- Genre: drama thriller
- Written by: Ilya Kulikov Aleksei Ivanov Vasily Vnukov
- Directed by: Dinar Garipov
- Starring: Alexander Petrov; Aleksey Chadov; Grigory Stolbov; Illarion Marov; Khetag Khinchagov; Vasilisa Korostyshevskaya; Konstantin Gatsalov;
- Composers: Anton Sevidov Andrei Timonin
- No. of seasons: 1
- No. of episodes: 8

Original release
- Network: Kinopoisk
- Release: 4 October – 15 November 2025

= Kambek =

Kambek (Камбэк) is a 2025 Russian television series directed by Dinar Garipov. It stars Alexander Petrov.

== Plot ==
The film takes place in 2004. A man, suffering from amnesia, regains consciousness and becomes homeless.
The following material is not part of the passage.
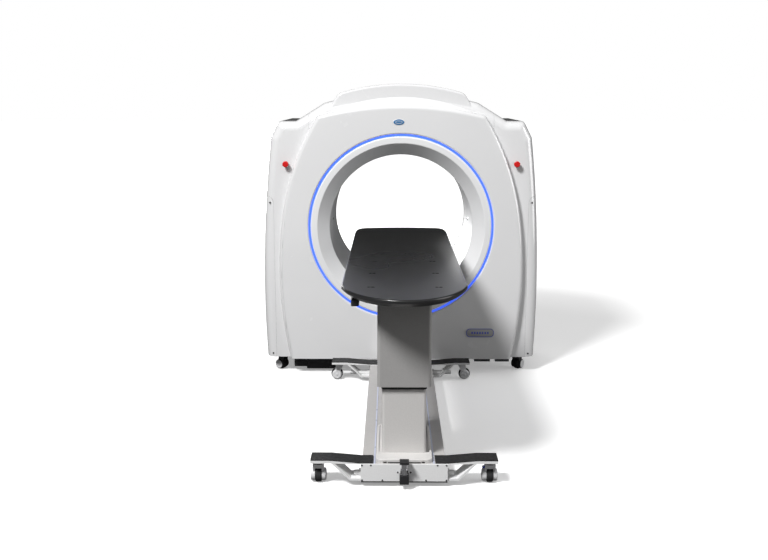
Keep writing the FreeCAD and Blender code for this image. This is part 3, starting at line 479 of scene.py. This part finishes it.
def add_bore_trim():
    """Gaskets where the trims meet the liner, and the laser windows in its wall."""
    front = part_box("front_bore_trim")[1].y
    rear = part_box("rear_bore_trim")[0].y
    gasket = [(LINER_R - 1.9 * MM, 0.0), (LINER_R - 1.9 * MM, 2.0 * MM),
              (LINER_R - 0.1 * MM, 3.2 * MM)]
    bm = bmesh.new()
    for y, way in ((front, 1.0), (rear, -1.0)):
        lathe(bm, gasket, Vector((0, y, BORE.z)), Y_AXIS * way, 160, end=False)
    piece("bore_gaskets", bm, "gasket", "gantry")
    rims, panes = bmesh.new(), bmesh.new()
    middle = (front + rear) / 2
    for degrees in (0.0, 90.0, 180.0):
        a = math.radians(degrees)
        out = Vector((math.cos(a), 0, math.sin(a)))
        at = Vector((0, middle, BORE.z)) + out * (LINER_R - 0.6 * MM)
        side = Y_AXIS.cross(out)
        plaque(rims, lambda i: rounded(*WINDOW_RIM, i), at, Y_AXIS, side, -out,
               1.6 * MM, 0.9 * MM)
        plaque(panes, lambda i: rounded(*WINDOW, i), at, Y_AXIS, side, -out, 2.1 * MM, 0.4 * MM)
    piece("laser_window_rims", rims, "trim", "gantry")
    piece("laser_windows", panes, "glass", "gantry")


# ---------------------------------------------------------------- castor trim
CASTORS = [side + place for side in ("gantry_", "table_")
           for place in ("front_left", "front_right", "rear_left", "rear_right")]
AXLE_END = 0.036                     # from the wheel's middle to the fork's outer face
GANTRY_SWIVEL_TOP, TABLE_SWIVEL_TOP = 0.11485, 0.11585
BRAKE_TAB, BRAKE_TAB_Z = (0.016, 0.012, 0.004), 0.086


def add_castor_trim(name):
    """Caps over the axle ends and black swivel collar of one castor."""
    pin = Vector(JOINTS[name + "_swivel"]["pos_m"])
    hub = Vector(JOINTS[name + "_roll"]["pos_m"])
    axle = Vector(JOINTS[name + "_roll"]["axis"]).normalized()
    fork_body = name + "_castor"
    bm = bmesh.new()
    for way in (-1.0, 1.0):
        at = hub + axle * way * AXLE_END
        lathe(bm, [(0.0278, 0.0), (0.0278, 0.6 * MM), (0.0262, 1.4 * MM), (0.0200, 1.6 * MM),
                   (0.0190, 0.9 * MM), (0.0110, 0.9 * MM), (0.0100, 1.8 * MM)], at, axle * way, 40)
        lathe(bm, [(0.0062, 1.2 * MM), (0.0062, 3.6 * MM), (0.0052, 4.4 * MM)], at, axle * way, 6)
    piece(name + "_caps", bm, "hood", fork_body)

    swivel_top = GANTRY_SWIVEL_TOP if name.startswith("gantry") else TABLE_SWIVEL_TOP
    top = Vector((pin.x, pin.y, swivel_top))
    bm = bmesh.new()
    lathe(bm, [(0.0255, -0.0142), (0.0258, -0.0125), (0.0309, -0.0025), (0.0313, -0.0012),
               (0.0300, -0.0002)], top, Z_AXIS, 48, end=False)
    piece(name + "_collar", bm, "black", fork_body)


def add_brake_tab():
    """Blue foot tab of the brake, inside the front right castor of the table."""
    pin = Vector(JOINTS["table_front_right_swivel"]["pos_m"])
    at = Vector((pin.x - 0.0255, pin.y - 0.004, BRAKE_TAB_Z))
    bm = bmesh.new()
    plaque(bm, lambda i: rounded(*BRAKE_TAB, i), at, Y_AXIS, Z_AXIS, -X_AXIS,
           13.0 * MM, 2.5 * MM)
    piece("brake_tab", bm, "tab", "table_front_right_castor")


# ---------------------------------------------------------------- table trim
SCREW_R = 4.2 * MM
SCREW_ROWS = ((0.1105, (0.203, 0.160)), (0.0350, (0.203, 0.105)), (0.0755, (0.0310,)))  # z, x's
BARREL_R = 0.0187
# Size and turns of the black patches that paint the shade in the barrel's slots.
BARREL_SLOT_SHADE, BARREL_SLOT_SHADE_TURNS = (0.008, 0.018, 0.003), (-145.0, -35.0)
PEDAL_RIB, PEDAL_RIBS, PEDAL_RIB_PITCH = (0.038, 0.0032, 0.0016), 6, 0.0075
COLUMN_CORNER_R = 0.0145
# Size of the black strip that paints the shadow under the carriage's nose.
CARRIAGE_SHADOW_STRIP = (0.160, 0.0048, 0.002)
FIXING_TOP = 0.001                   # a fixing's top points lie this near its highest one
FIXING_APART, FIXING_REACH = 0.016, 0.0135
HAND_KEY, HAND_KEY_PITCH = (0.011, 0.011, 0.003), 0.018


def add_end_screws():
    """Screws of the end plates, front and rear."""
    low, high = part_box("end_plates")
    bm = bmesh.new()
    for y, axis in ((low.y, -Y_AXIS), (high.y, Y_AXIS)):
        for z, places in SCREW_ROWS:
            for x in places:
                for way in (-1, 1):
                    screw(bm, Vector((way * x, y, z)), axis, SCREW_R)
    piece("end_plate_screws", bm, "screw_dark", "table_base")


def add_lock_trim():
    """Black patches on the floor lock's barrel, painted shade of its slots, and ribs on its pedal."""
    low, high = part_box("floor_lock_foot")
    x, y = (low.x + high.x) / 2, low.y + 0.030
    barrel_low, barrel_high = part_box("floor_lock_body")
    # Black patches on the barrel's sides: painted shade inside its slots.
    bm = bmesh.new()
    for degrees in BARREL_SLOT_SHADE_TURNS:
        a = math.radians(degrees)
        out = Vector((math.cos(a), math.sin(a), 0))
        at = Vector((x, y, (barrel_low.z + barrel_high.z) / 2)) + out * BARREL_R
        plaque(bm, lambda i: rounded(*BARREL_SLOT_SHADE, i), at, Z_AXIS.cross(out), Z_AXIS, out,
               0.5 * MM, 0.1 * MM)
    piece("lock_painted_slot_shade", bm, "gasket", "table_base")
    bm = bmesh.new()
    for k in range(PEDAL_RIBS):
        at = Vector((x, low.y + 0.006 + k * PEDAL_RIB_PITCH, high.z))
        plaque(bm, lambda i: rounded(*PEDAL_RIB, i), at, X_AXIS, Y_AXIS, Z_AXIS,
               0.9 * MM, 0.4 * MM)
    piece("pedal_ribs", bm, "tyre", "floor_lock_foot")


def add_column_trim():
    """Black band round the column under the sleeve and black strip at the foot of the carriage's nose,
    both painted shadow of the gaps there.
    """
    low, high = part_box("column_tube")
    shell_low = min(v.co.z for v in NODES["column_sleeve"].data.vertices if abs(v.co.x) > 0.1)
    middle = Vector(((low.x + high.x) / 2, (low.y + high.y) / 2, 0))
    width, depth = high.x - low.x, high.y - low.y
    # Black band just under the sleeve's lower edge: painted shadow of the gap between sleeve and
    # column.
    bm = bmesh.new()
    rings = []
    for grow, z in ((0.0006, -0.0165), (0.0030, -0.0165), (0.0036, -0.0155), (0.0036, 0.0),
                    (0.0006, 0.0)):
        outline = rounded(width + 2 * grow, depth + 2 * grow, COLUMN_CORNER_R + grow)
        rings.append(placed(outline, middle, X_AXIS, Y_AXIS, Z_AXIS, shell_low + z))
    loft(bm, rings + rings[:1], end=False)
    piece("column_painted_shadow_band", bm, "gasket", "carriage")

    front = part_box("carriage")[0].y
    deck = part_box("base_beam")[1].z
    # Black strip at the foot of the carriage's nose: painted shadow of the gap under its front edge.
    bm = bmesh.new()
    at = Vector((0, front + 0.001, deck + 0.0055))
    plaque(bm, lambda i: rounded(*CARRIAGE_SHADOW_STRIP, i), at, X_AXIS, Z_AXIS, -Y_AXIS,
           3.2 * MM, 1.0 * MM)
    piece("carriage_painted_shadow_strip", bm, "gasket", "carriage")


def add_socket_shade_rings():
    """Black rings round the fixings on the tabletop, painted shade of their sockets."""
    lowest_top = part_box("tabletop_fixings")[1].z - FIXING_TOP
    upper = [v.co for v in NODES["tabletop_fixings"].data.vertices if v.co.z > lowest_top]
    seeds = []
    for point in upper:
        if all((point - seed).length > FIXING_APART for seed in seeds):
            seeds.append(point.copy())
    tops = []
    for seed in seeds:
        near = [point for point in upper if (point - seed).length < FIXING_REACH]
        tops.append(sum(near, Vector()) / len(near))
    bm = bmesh.new()
    for top in tops:
        lathe(bm, [(0.0062, 0.0), (0.0064, 0.7 * MM), (0.0086, 0.7 * MM), (0.0090, 0.4 * MM)],
              top, Z_AXIS, 32, end=False)
    piece("socket_shade_rings", bm, "socket", "lift")


def add_hand_control_trim():
    """Keys on the underside of the hand control."""
    low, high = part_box("hand_control")
    bm = bmesh.new()
    for row in range(4):
        for x in (-0.008, 0.008):
            at = Vector(((low.x + high.x) / 2 + x, low.y + (row + 1) * HAND_KEY_PITCH, low.z))
            plaque(bm, lambda i: rounded(*HAND_KEY, i), at, X_AXIS, Y_AXIS, -Z_AXIS,
                   1.4 * MM, 0.6 * MM)
    piece("hand_control_keys", bm, "plate", "lift")


add_badge()
add_name_plate()
add_bore_trim()
for castor_name in CASTORS:
    add_castor_trim(castor_name)
add_brake_tab()
add_end_screws()
add_lock_trim()
add_column_trim()
add_socket_shade_rings()
add_hand_control_trim()


# ---------------------------------------------------------------- floor, light, camera
CAMERA_HEIGHT = 1.860
CAMERA_BEFORE_TABLE = 4.360      # in front of the front arms
CAMERA_SIDE = -0.064
CAMERA_PITCH = 10.965            # degrees below the horizon
CAMERA_YAW = 0.436               # degrees towards -X
LENS = 45.0
KEY_FROM = Vector((-4.10, -6.30, 7.95))      # from the foot of the gantry's face
KEY_SIZE = 2.3
KEY_POWER = 1210.0
SIDE_FROM = Vector((7.5, -1.5, 2.4))
SIDE_SIZE = 5.0
SIDE_POWER = 200.0
REAR_FROM = Vector((-3.2, 8.0, 1.3))
REAR_SIZE = 2.6
REAR_POWER = 340.0
FILL_FROM = (0.30, -0.40, 0.866)
FILL = (0.02, 0.42)               # away from that side and towards it
FILL_START = 0.3
FLOOR_GLOW = (0.30, 1.0)         # lifts the floor to white, more with distance
FLOOR_GLOW_REACH = (2.8, 7.0)    # where that lift starts and is full
FLOOR_BOUNCE = 0.14              # the floor's grey to everything but the camera
FLOOR_HALF = 60.0
AIM = Vector((0, 0, 1.0))


def make_camera():
    data = bpy.data.cameras.new("camera")
    data.lens = LENS
    data.sensor_width = 36.0
    data.clip_end = 200.0
    camera = bpy.data.objects.new("camera", data)
    arms_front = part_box("stabiliser_arms")[0].y
    camera.location = (CAMERA_SIDE, arms_front - CAMERA_BEFORE_TABLE, CAMERA_HEIGHT)
    camera.rotation_euler = (math.radians(90 - CAMERA_PITCH), 0, math.radians(CAMERA_YAW))
    bpy.context.scene.collection.objects.link(camera)
    bpy.context.scene.camera = camera


def make_floor():
    mesh = bpy.data.meshes.new("floor")
    h = FLOOR_HALF
    mesh.from_pydata([(-h, -h, 0), (h, -h, 0), (h, h, 0), (-h, h, 0)], [], [(0, 1, 2, 3)])
    floor = bpy.data.objects.new("floor", mesh)
    bpy.context.scene.collection.objects.link(floor)
    s = Shader("floor_white", (0.95, 0.95, 0.95), 0.9)
    s.bsdf.inputs["Specular IOR Level"].default_value = 0.0
    s.bsdf.inputs["Emission Color"].default_value = (1, 1, 1, 1)
    reach = s.node("ShaderNodeVectorMath", operation="LENGTH")
    s.link(s.coords, reach.inputs[0])
    s.link(s.remap(reach.outputs["Value"], *FLOOR_GLOW, *FLOOR_GLOW_REACH),
           s.bsdf.inputs["Emission Strength"])
    bounce = s.node("ShaderNodeBsdfDiffuse")
    bounce.inputs["Color"].default_value = (*(FLOOR_BOUNCE,) * 3, 1.0)
    path = s.node("ShaderNodeLightPath")
    mix = s.node("ShaderNodeMixShader")
    s.link(path.outputs["Is Camera Ray"], mix.inputs["Fac"])
    s.link(bounce.outputs["BSDF"], mix.inputs[1])
    s.link(s.bsdf.outputs["BSDF"], mix.inputs[2])
    s.link(mix.outputs["Shader"], s.tree.nodes["Material Output"].inputs["Surface"])
    mesh.materials.append(s.mat)


def soft_light(name, place, aim, size, power):
    lamp = bpy.data.lights.new(name, "AREA")
    lamp.shape = "DISK"
    lamp.size = size
    lamp.energy = power
    light = bpy.data.objects.new(name, lamp)
    light.location = place
    light.rotation_mode = "QUATERNION"
    light.rotation_quaternion = (aim - place).to_track_quat("-Z", "Y")
    bpy.context.scene.collection.objects.link(light)


def make_lights():
    foot = Vector((0, FACE_Y, 0))
    soft_light("key", foot + KEY_FROM, AIM, KEY_SIZE, KEY_POWER)
    soft_light("side", foot + SIDE_FROM, AIM, SIDE_SIZE, SIDE_POWER)
    soft_light("rear", foot + REAR_FROM, AIM, REAR_SIZE, REAR_POWER)

    world = bpy.data.worlds.new("studio")
    world.use_nodes = True
    tree = world.node_tree
    background = tree.nodes["Background"]
    sky = tree.nodes.new("ShaderNodeTexCoord")
    side = tree.nodes.new("ShaderNodeVectorMath")
    side.operation = "DOT_PRODUCT"
    side.inputs[1].default_value = FILL_FROM
    tree.links.new(sky.outputs["Generated"], side.inputs[0])
    fill = tree.nodes.new("ShaderNodeMapRange")
    fill.inputs["From Min"].default_value = FILL_START
    fill.inputs["To Min"].default_value, fill.inputs["To Max"].default_value = FILL
    tree.links.new(side.outputs["Value"], fill.inputs["Value"])
    path = tree.nodes.new("ShaderNodeLightPath")
    seen = tree.nodes.new("ShaderNodeMix")
    seen.data_type = "FLOAT"
    seen.inputs["B"].default_value = 1.0
    tree.links.new(fill.outputs["Result"], seen.inputs["A"])
    tree.links.new(path.outputs["Is Camera Ray"], seen.inputs["Factor"])
    tree.links.new(seen.outputs["Result"], background.inputs["Strength"])
    background.inputs["Color"].default_value = (1, 1, 1, 1)
    bpy.context.scene.world = world
    bpy.context.scene.view_settings.view_transform = "Standard"


make_camera()
make_floor()
make_lights()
He saves a group of children, who in turn do everything they can to restore his memory and life.

== Cast ==
- Alexander Petrov as Kompot
- Aleksey Chadov as Dron
- Grigory Stolbov as Oleg
- Illarion Marov as Yura
- Khetag Khinchagov as Ptakha
- Vasilisa Korostyshevskaya as Dasha
- Konstantin Gatsalov

== Production ==
Filming took place in Nizhny Novgorod.